Start at the line containing "return count", stop at the line containing "depsgraph = bpy.context.evaluated_depsgraph_get()", and set down every line in that stretch exactly as written, and nothing else.

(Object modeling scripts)
════════

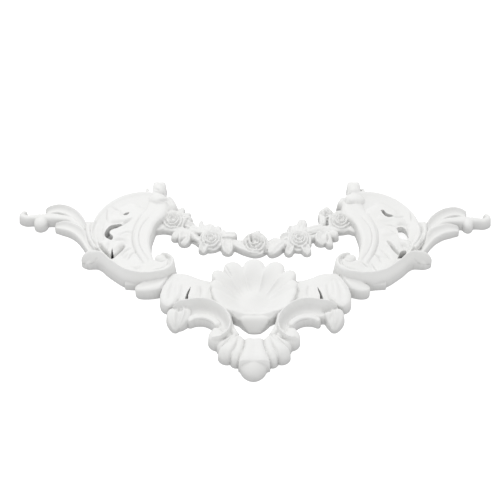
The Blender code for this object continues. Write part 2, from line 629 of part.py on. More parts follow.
def add_garland(forms):
    """The swag of roses that hangs from wing to wing."""
    forms.ribbon(GARLAND_STEM, PAD, start=2, end=2)
    for leaf, profile in GARLAND_LEAVES:
        forms.ribbon(leaf, profile)
    for x, y, radius, height, turn in ROSES:
        forms.rose(x, y, radius, height, turn)
    for forms.side in (-1, 1):
        head = HEAD_PLACE[forms.side]
        forms.dome(head, 166, 13, 10, 27, turn=-8 * forms.side, edge=0.72)
        forms.ribbon(
            [(head, 174, 9.5, 26), (head + 0.5, 187, 9, 27.5), (head + 1, 196, 8.6, 27)],
            PAD, end=5,
        )
        forms.ribbon(
            [(head + 1, 183, 6, 16), (head + 1, 198, 9, 16.5), (head + 1, 209, 8.6, 16)],
            FLAT, start=2, end=2,
        )
        forms.ribbon([(140, 184, 3, 15), (147, 192, 2.6, 15), (147, 199, 2.2, 14)], PAD)
    forms.side = 0


def plaster():
    """Matt white polyurethane."""
    material = bpy.data.materials.new("white_casting")
    material.use_nodes = True
    shader = material.node_tree.nodes["Principled BSDF"]
    shader.inputs["Base Color"].default_value = (0.86, 0.86, 0.85, 1)
    shader.inputs["Roughness"].default_value = 0.6
    shader.inputs["Metallic"].default_value = 0.0
    return material


def all_forms():
    """Every closed form that the casting is fused from."""
    forms = Forms()
    add_shell(forms)
    add_palmette(forms)
    add_lower_scrolls(forms)
    add_arm_leaves(forms)
    add_big_scrolls(forms)
    add_wings(forms)
    add_tails(forms)
    add_garland(forms)
    return forms


def add_cutter(collection, name, points, faces):
    """A hidden solid that cuts the casting."""
    mesh = bpy.data.meshes.new(name)
    mesh.from_pydata([tuple(c * MM for c in point) for point in points], [], faces)
    mesh.update()
    cutter = bpy.data.objects.new(name, mesh)
    cutter.hide_render = True
    cutter.display_type = "WIRE"
    collection.objects.link(cutter)
    return cutter


def prism(outline, low, high):
    """An upright prism over the outline, which is given counter-clockwise."""
    count = len(outline)
    points = [(x, y, low) for x, y in outline] + [(x, y, high) for x, y in outline]
    faces = [tuple(range(count))[::-1], tuple(range(count, 2 * count))]
    for i in range(count):
        j = (i + 1) % count
        faces.append((i, j, count + j, count + i))
    return points, faces


# How far the cutters reach past the ornament: sideways and below its back
BEYOND = 400
DEEPER = 20


def back_cutter(collection):
    """The block under the back plane, which trims the skirts off flat."""
    outline = ((-BEYOND, -BEYOND), (BEYOND, -BEYOND), (BEYOND, BEYOND), (-BEYOND, BEYOND))
    return add_cutter(collection, "back_cutter", *prism(outline, -DEEPER, 0))


def cut_outlines():
    """Each cut as its heights from and to, and its outline, which runs counter-clockwise."""
    cuts = []
    for where, low, high, outline in CUTS:
        for side in (where,) if where else (-1, 1):
            flat = placed(outline, -1) if side < 0 else placed(outline, 1 if not where else 0)
            area = sum(np.cross(flat[i - 1], flat[i]) for i in range(len(flat)))
            cuts.append((low, high, flat if area > 0 else flat[::-1]))
    return cuts


def hole_cutters(collection):
    """A pin for each hole and pocket."""
    return [
        add_cutter(collection, f"hole_cutter_{k}", *prism([tuple(p) for p in outline], low, high))
        for k, (low, high, outline) in enumerate(cut_outlines())
    ]


def face_count(obj):
    """Triangles of the object with its modifiers on."""
    graph = bpy.context.evaluated_depsgraph_get()
    evaluated = obj.evaluated_get(graph)
    mesh = evaluated.to_mesh()
    mesh.calc_loop_triangles()
    count = len(mesh.loop_triangles)
    evaluated.to_mesh_clear()
    return count


def main():
    for obj in list(bpy.data.objects):
        bpy.data.objects.remove(obj)
    ornament_parts = bpy.data.collections.new(CASTING)
    cutters = bpy.data.collections.new("cutters")
    for collection in (ornament_parts, cutters):
        bpy.context.scene.collection.children.link(collection)

    forms = all_forms()
    mesh = bpy.data.meshes.new(CASTING)
    mesh.from_pydata(forms.points, [], forms.faces)
    mesh.update()
    casting = bpy.data.objects.new(CASTING, mesh)
    casting.data.materials.append(plaster())
    ornament_parts.objects.link(casting)

    fuse = casting.modifiers.new("fuse", "REMESH")
    fuse.mode = "VOXEL"
    fuse.voxel_size = VOXEL * MM
    soften = casting.modifiers.new("soften", "SMOOTH")
    soften.factor = 0.5
    soften.iterations = SMOOTHING
    fine = face_count(casting)
    facet = casting.modifiers.new("facet", "DECIMATE")
    facet.ratio = TRIANGLES / fine
    for cutter in [back_cutter(cutters), *hole_cutters(cutters)]:
        cut = casting.modifiers.new(cutter.name, "BOOLEAN")
        cut.operation = "DIFFERENCE"
        cut.object = cutter


if __name__ == "__main__":
    main()
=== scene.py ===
"""Looks of the carved ceiling corner ornament: one white casting on a pale floor, seen as in the photograph.

The casting is carved from closed forms, one for each stem, leaf, rose and shell. They are fused into one
skin, softened, cut flat at the back and pierced. X runs from tip to tip, -Y points to the corner where the
two arms meet, and +Z out of the carved face. Sizes in the tables are in millimetres.
"""

import math

import bpy
import numpy as np
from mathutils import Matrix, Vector, noise


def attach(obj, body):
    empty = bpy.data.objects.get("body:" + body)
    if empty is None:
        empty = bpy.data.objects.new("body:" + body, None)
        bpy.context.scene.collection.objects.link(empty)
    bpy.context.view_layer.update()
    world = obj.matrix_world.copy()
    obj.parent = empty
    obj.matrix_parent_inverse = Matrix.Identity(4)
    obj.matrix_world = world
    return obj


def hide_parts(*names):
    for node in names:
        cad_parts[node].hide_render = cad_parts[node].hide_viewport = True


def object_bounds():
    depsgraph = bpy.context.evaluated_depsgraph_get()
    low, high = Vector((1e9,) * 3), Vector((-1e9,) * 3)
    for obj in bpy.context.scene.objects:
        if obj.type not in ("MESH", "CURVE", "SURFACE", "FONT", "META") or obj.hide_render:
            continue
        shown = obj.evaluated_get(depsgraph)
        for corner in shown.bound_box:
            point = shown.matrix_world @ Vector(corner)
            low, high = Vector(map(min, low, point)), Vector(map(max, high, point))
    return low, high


bl_info = {
    "name": "Ceiling corner ornament",
    "version": (1, 0, 0),
    "blender": (4, 5, 0),
    "location": "View3D > Sidebar > Ornament",
    "description": "Carves the white casting and sets up its studio",
    "category": "Object",
}

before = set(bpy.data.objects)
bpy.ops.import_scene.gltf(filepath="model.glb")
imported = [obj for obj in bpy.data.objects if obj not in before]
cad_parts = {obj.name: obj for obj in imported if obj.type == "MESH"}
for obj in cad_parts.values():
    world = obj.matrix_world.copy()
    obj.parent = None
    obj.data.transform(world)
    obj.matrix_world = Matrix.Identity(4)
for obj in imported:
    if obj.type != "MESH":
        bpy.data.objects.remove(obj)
CAD_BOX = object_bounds()

MM = 0.001
LINE_SPOTS = 60  # places looked at along a fine line
UPWARD = 0.2  # least upward share of the normal where a line is cut
LINE_START = 0.08  # share of a fine line's fade that is over at its very end
LINE_FADE = 0.6  # how softly a fine line fades out towards its ends
CASTING = "corner_ornament"
SKIRT = 2.6  # how far each form runs below the back before the back is cut flat
DRAFT = 0.07  # lean of the side walls
NEARBY = 0.2  # how far on each side of a place the direction of a form is measured
TIP_TURN = 0.04  # radians round an end from its very tip to its first section
THINNEST = 0.4  # least half width of a form
GROOVE_TIP = 0.02  # share of a form at its tips where the fade of its grooves no longer changes
GROOVE_FADE = 0.4  # how softly the grooves of a form fade out towards its tips

# How finely the forms are sampled
STEP = 1.3
END_SECTIONS = 8
SECTION_SAMPLES = 160
KNOB_SHARES = np.linspace(0.08, 1, 14)
KNOB_SIDES = 48
ROSE_SHARES = (*np.linspace(0.03, 0.9, 46), *np.linspace(0.92, 1.06, 8))
ROSE_SIDES = 96
ACROSS = (2.2, 13, 41)  # points across a form for each mm of its half width, their least and most


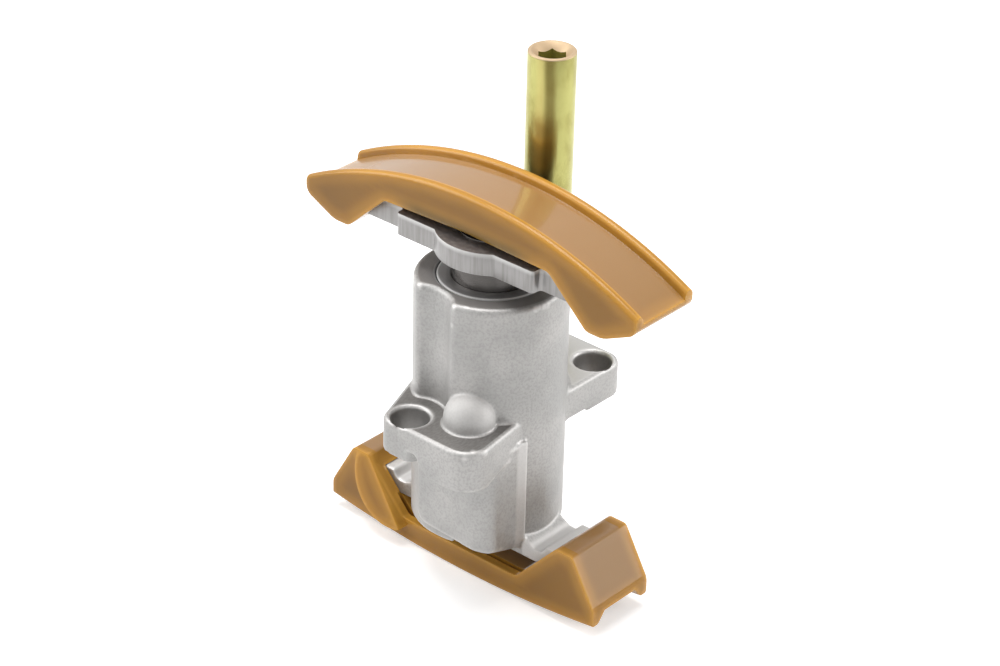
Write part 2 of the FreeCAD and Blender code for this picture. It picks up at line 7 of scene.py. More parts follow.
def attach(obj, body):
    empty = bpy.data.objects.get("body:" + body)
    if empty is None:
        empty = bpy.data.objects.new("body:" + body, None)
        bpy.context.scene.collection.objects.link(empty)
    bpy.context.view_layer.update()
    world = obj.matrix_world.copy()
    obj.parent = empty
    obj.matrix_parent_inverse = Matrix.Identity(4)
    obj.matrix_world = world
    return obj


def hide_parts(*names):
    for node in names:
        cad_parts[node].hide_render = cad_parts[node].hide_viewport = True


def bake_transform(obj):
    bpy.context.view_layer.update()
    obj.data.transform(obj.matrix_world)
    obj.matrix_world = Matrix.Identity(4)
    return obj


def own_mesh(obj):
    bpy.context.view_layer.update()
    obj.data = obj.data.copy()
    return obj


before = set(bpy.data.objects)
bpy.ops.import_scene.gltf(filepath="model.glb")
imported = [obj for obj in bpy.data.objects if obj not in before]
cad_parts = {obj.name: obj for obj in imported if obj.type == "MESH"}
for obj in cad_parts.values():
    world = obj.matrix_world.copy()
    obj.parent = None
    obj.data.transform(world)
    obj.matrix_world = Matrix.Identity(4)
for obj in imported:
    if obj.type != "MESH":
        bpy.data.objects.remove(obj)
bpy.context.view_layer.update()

print("stage: frame loaded")

# The pieces modelled here are made in millimetres about the plunger's axis, then settled into the frame in
# metres. axisShift is where that axis stands in the frame, in millimetres, and axisPoint the same in metres.
axisShift = (-2.525, -0.675, 0.0)
axisPoint = [value / 1000 for value in axisShift[:2]]
meshFacts = {"merge": 0.002, "cut": 0.0001, "reach": 0.05, "wideReach": 0.15, "beyond": 1.0, "spacing": 0.3,
             "along": 0.99, "square": 0.1}


# Mesh helpers

def clearSelection():
    bpy.ops.object.select_all(action="DESELECT")


def work(piece):
    clearSelection()
    piece.select_set(True)
    bpy.context.view_layer.objects.active = piece


def editAll(piece):
    work(piece)
    bpy.ops.object.mode_set(mode="EDIT")
    bpy.ops.mesh.select_all(action="SELECT")


def leaveEdit():
    bpy.ops.object.mode_set(mode="OBJECT")


def applyPlace():
    bpy.ops.object.transform_apply(location=True, rotation=True, scale=True)


def change(piece, kind, **settings):  # puts a modifier on the piece and applies it
    work(piece)
    modifier = piece.modifiers.new("step", kind)
    for key, value in settings.items():
        setattr(modifier, key, value)
    bpy.ops.object.modifier_apply(modifier=modifier.name)


def named(name):
    piece = bpy.context.object
    piece.name = name
    piece.data.name = name
    return piece


def span(half):
    return (-half, half)


def past(low, high):  # a cutting tool's ends, which stand past the ends of what it cuts
    return (low - meshFacts["beyond"], high + meshFacts["beyond"])


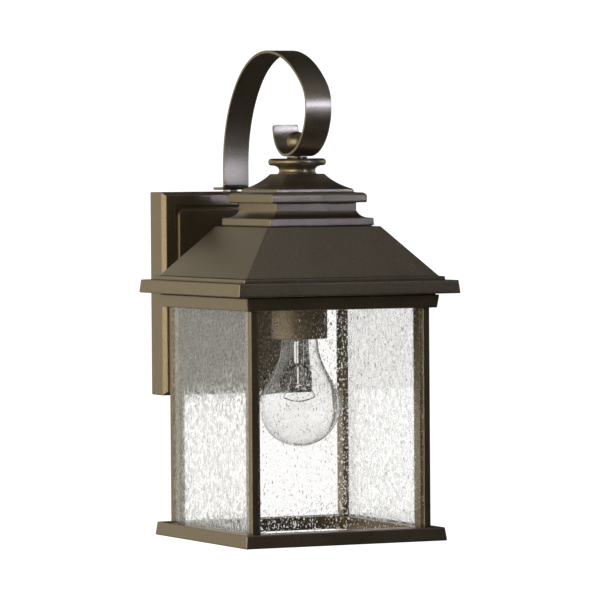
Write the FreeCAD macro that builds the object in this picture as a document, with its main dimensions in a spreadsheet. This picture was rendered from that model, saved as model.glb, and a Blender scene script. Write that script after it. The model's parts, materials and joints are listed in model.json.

════════

Exercise response ▸
    return count


def main():
    for obj in list(bpy.data.objects):
        bpy.data.objects.remove(obj)
    ornament_parts = bpy.data.collections.new(CASTING)
    cutters = bpy.data.collections.new("cutters")
    for collection in (ornament_parts, cutters):
        bpy.context.scene.collection.children.link(collection)

    forms = all_forms()
    mesh = bpy.data.meshes.new(CASTING)
    mesh.from_pydata(forms.points, [], forms.faces)
    mesh.update()
    casting = bpy.data.objects.new(CASTING, mesh)
    casting.data.materials.append(plaster())
    ornament_parts.objects.link(casting)

    fuse = casting.modifiers.new("fuse", "REMESH")
    fuse.mode = "VOXEL"
    fuse.voxel_size = VOXEL * MM
    soften = casting.modifiers.new("soften", "SMOOTH")
    soften.factor = 0.5
    soften.iterations = SMOOTHING
    fine = face_count(casting)
    facet = casting.modifiers.new("facet", "DECIMATE")
    facet.ratio = TRIANGLES / fine
    for cutter in [back_cutter(cutters), *hole_cutters(cutters)]:
        cut = casting.modifiers.new(cutter.name, "BOOLEAN")
        cut.operation = "DIFFERENCE"
        cut.object = cutter


if __name__ == "__main__":
    main()
=== scene.py ===
"""Looks of the carved ceiling corner ornament: one white casting on a pale floor, seen as in the photograph.

The casting is carved from closed forms, one for each stem, leaf, rose and shell. They are fused into one
skin, softened, cut flat at the back and pierced. X runs from tip to tip, -Y points to the corner where the
two arms meet, and +Z out of the carved face. Sizes in the tables are in millimetres.
"""

import math

import bpy
import numpy as np
from mathutils import Matrix, Vector, noise


def attach(obj, body):
    empty = bpy.data.objects.get("body:" + body)
    if empty is None:
        empty = bpy.data.objects.new("body:" + body, None)
        bpy.context.scene.collection.objects.link(empty)
    bpy.context.view_layer.update()
    world = obj.matrix_world.copy()
    obj.parent = empty
    obj.matrix_parent_inverse = Matrix.Identity(4)
    obj.matrix_world = world
    return obj


def hide_parts(*names):
    for node in names:
        cad_parts[node].hide_render = cad_parts[node].hide_viewport = True


def object_bounds():
    depsgraph = bpy.context.evaluated_depsgraph_get()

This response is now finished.